I still don't see how the paper you cite actually leads to a solution of the given problem, but I think I now see what you are alluding to. In the paper a result is mentioned that Erdos attributed to Andrew Vazsonyi and Marta Sved according to Aigner and Ziegler in "Proofs from the Book, 2nd Ed., Chapter 21, Section 3. This result is the following.

Lemma: Suppose we are given n integers a_1,...,a_n which need not be distinct. Then there is always a set of consecutive numbers a_(k+1),a_(k+2),...,a_l whose sum is a multiple of n.

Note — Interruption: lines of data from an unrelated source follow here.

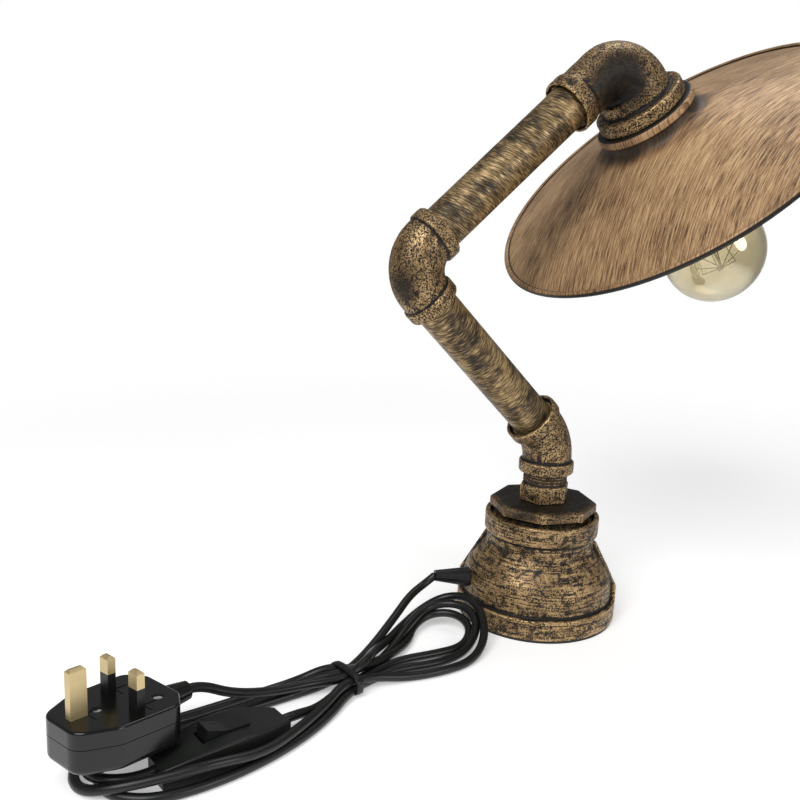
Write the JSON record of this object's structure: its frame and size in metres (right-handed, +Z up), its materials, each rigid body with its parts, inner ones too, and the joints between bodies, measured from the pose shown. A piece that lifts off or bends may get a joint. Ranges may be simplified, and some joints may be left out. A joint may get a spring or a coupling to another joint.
{
  "type": "industrial pipe table lamp",
  "caption": "Table lamp made of iron pipe fittings, with an angled arm that turns at its threads, a wide conical shade, a globe bulb, and a coiled cord with inline switch and plug.",
  "frame": {"origin": "centre of the foot on the surface that the lamp stands on", "axes": "+Z up; the plug and coiled cord lie towards -X -Y, the arm rises towards -X, back over the foot to a shade that faces +X"},
  "size_m": [0.399, 0.3602, 0.3586],
  "materials": {
    "cast_bronze": "rubbed antique bronze paint over black on rough castings",
    "pipe_bronze": "antique bronze paint brushed over black across the tube",
    "shade_copper": "antique copper paint with long brush strokes, black inside",
    "pad_black": "matte",
    "plate_black": "satin black",
    "cord_black": "soft satin black PVC",
    "plug_black": "moulded gloss black",
    "switch_black": "moulded satin black",
    "pin_brass": "bare brass",
    "steel": "zinc plated",
    "holder_black": "moulded black",
    "ceramic": "white insulator",
    "amber_glass": "clear, tinted amber",
    "clear_glass": "clear",
    "filament": "fine wire"
  },
  "bodies": {
    "base": {"base_pad": "pad_black", "base_plate": "plate_black", "reducing_socket": "cast_bronze", "octagon_bush": "cast_bronze", "hex_nipple": "cast_bronze", "strain_relief": "cord_black", "flex_base": "cord_black", "cord_lead": "cord_black", "cord_hank": "cord_black", "cord_tail": "cord_black", "cord_tie": "cord_black", "plug_base": "plug_black", "plug_cover": "plug_black", "earth_pin": "pin_brass", "line_pin": "pin_brass", "neutral_pin": "pin_brass", "pin_sleeves": "switch_black", "plug_screws": "steel", "plug_fuse": "ceramic", "plug_gland": "plug_black", "cord_grip": "switch_black", "switch_base": "switch_black", "switch_cover": "switch_black", "switch_contacts": "pin_brass"},
    "rocker": {"switch_rocker": "switch_black"},
    "lower_arm": {"elbow_45": "cast_bronze", "lower_pipe": "pipe_bronze", "flex_lower": "cord_black"},
    "upper_arm": {"elbow_90": "cast_bronze", "upper_pipe": "pipe_bronze", "flex_upper": "cord_black"},
    "head": {"reducing_elbow": "cast_bronze", "adapter_disc": "steel", "entry_tube": "pin_brass", "entry_locknut": "steel", "flex_head": "cord_black", "shade": "shade_copper", "holder_cap": "holder_black", "holder_skirt": "holder_black", "holder_insert": "ceramic", "screw_shell": "pin_brass", "centre_contact": "pin_brass", "bulb_cap": "pin_brass", "bulb_glass": "amber_glass", "bulb_stem": "clear_glass", "filament_cage": "filament"}
  },
  "joints": [
    {"name": "lower_arm_turn", "type": "hinge", "parent": "base", "child": "lower_arm", "pos_m": [0, 0, 0.116], "axis": [0, 0, 1], "range_deg": [-90, 90]},
    {"name": "upper_arm_turn", "type": "hinge", "parent": "lower_arm", "child": "upper_arm", "pos_m": [-0.09467, -0.04782, 0.22023], "axis": [-0.6366, -0.3216, 0.7009], "range_deg": [-45, 45]},
    {"name": "head_turn", "type": "hinge", "parent": "upper_arm", "child": "head", "pos_m": [0.0225, 0.01137, 0.33596], "axis": [0.6695, 0.3382, 0.6613], "range_deg": [-45, 45]},
    {"name": "switch_rock", "type": "hinge", "parent": "base", "child": "rocker", "pos_m": [-0.1686, -0.1734, 0.0116], "axis": [0.6494, -0.7604, 0], "range_deg": [0, 22]}
  ]
}
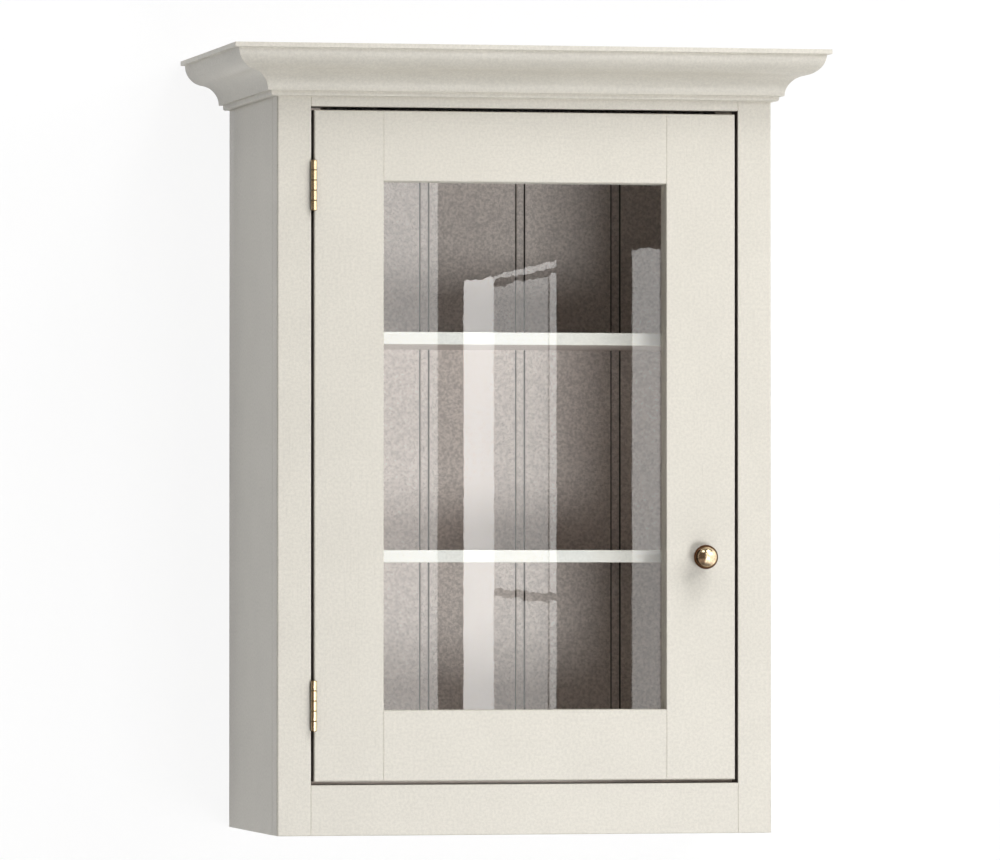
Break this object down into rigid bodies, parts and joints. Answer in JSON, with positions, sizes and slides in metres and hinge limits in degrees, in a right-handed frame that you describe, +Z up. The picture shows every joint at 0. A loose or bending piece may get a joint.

We will here mirror the proof that Aigner and Ziegler show for the lemma in order to try to prove the result of the given problem. First, however, we ring in some well-known facts concerning finite fields of a prime number of elements.

The following theorem is a well-known result on the finite fields GF(p) of p numbers, p a prime. We suppose henceforth that p denotes a prime number.

Theorem: The multiplicative group of GF(p) is cyclic of order p-1.

The theorem implies that there is at least one element r of GF(p) such that r^(p-1) = 1 but  r^k ~= 1 for positive whole k < p-1. Such an r is called a primitive element. Thus the nonzero elements of GF(p) all are powers of any primitive element r.

In GF(p), any p-1 numbers n_1,...,n_(p-1), which need not be distinct, can be written as powers of some primitive element r, viz. r^m_1,...,r^m_(p-1). Consider the sequence n_1,n_1*n_2,n_1*n_2*n_3,...,n_1*n_2*n_3*...*n_(p-1) which is the same as r^m_1,r^(m_1+m_2),...,r^(m_1+m_2+...+m_(p-1)). In the sequence 0,m_1,m1+m_2,...,m_1+m_2+...+m(p-1) there must be two members that are in the same residue class mod p-1 since the sequence has a total of p members. Subtracting the earlier from the later of these gives some value m_i+...+m_j that is a multiple of p-1. Then n_i*...*n_j=r^(m_i+...+m_j)=1 so a subsequence product of the original sequence n_1,...,n_(p-1) is equal to 1 in GF(p), i.e., is 1 modulo p in the integers mod p. This is the result of the given problem, except that it is for products rather than sums.

 

Posted by Richard on 2005-01-25 20:58:35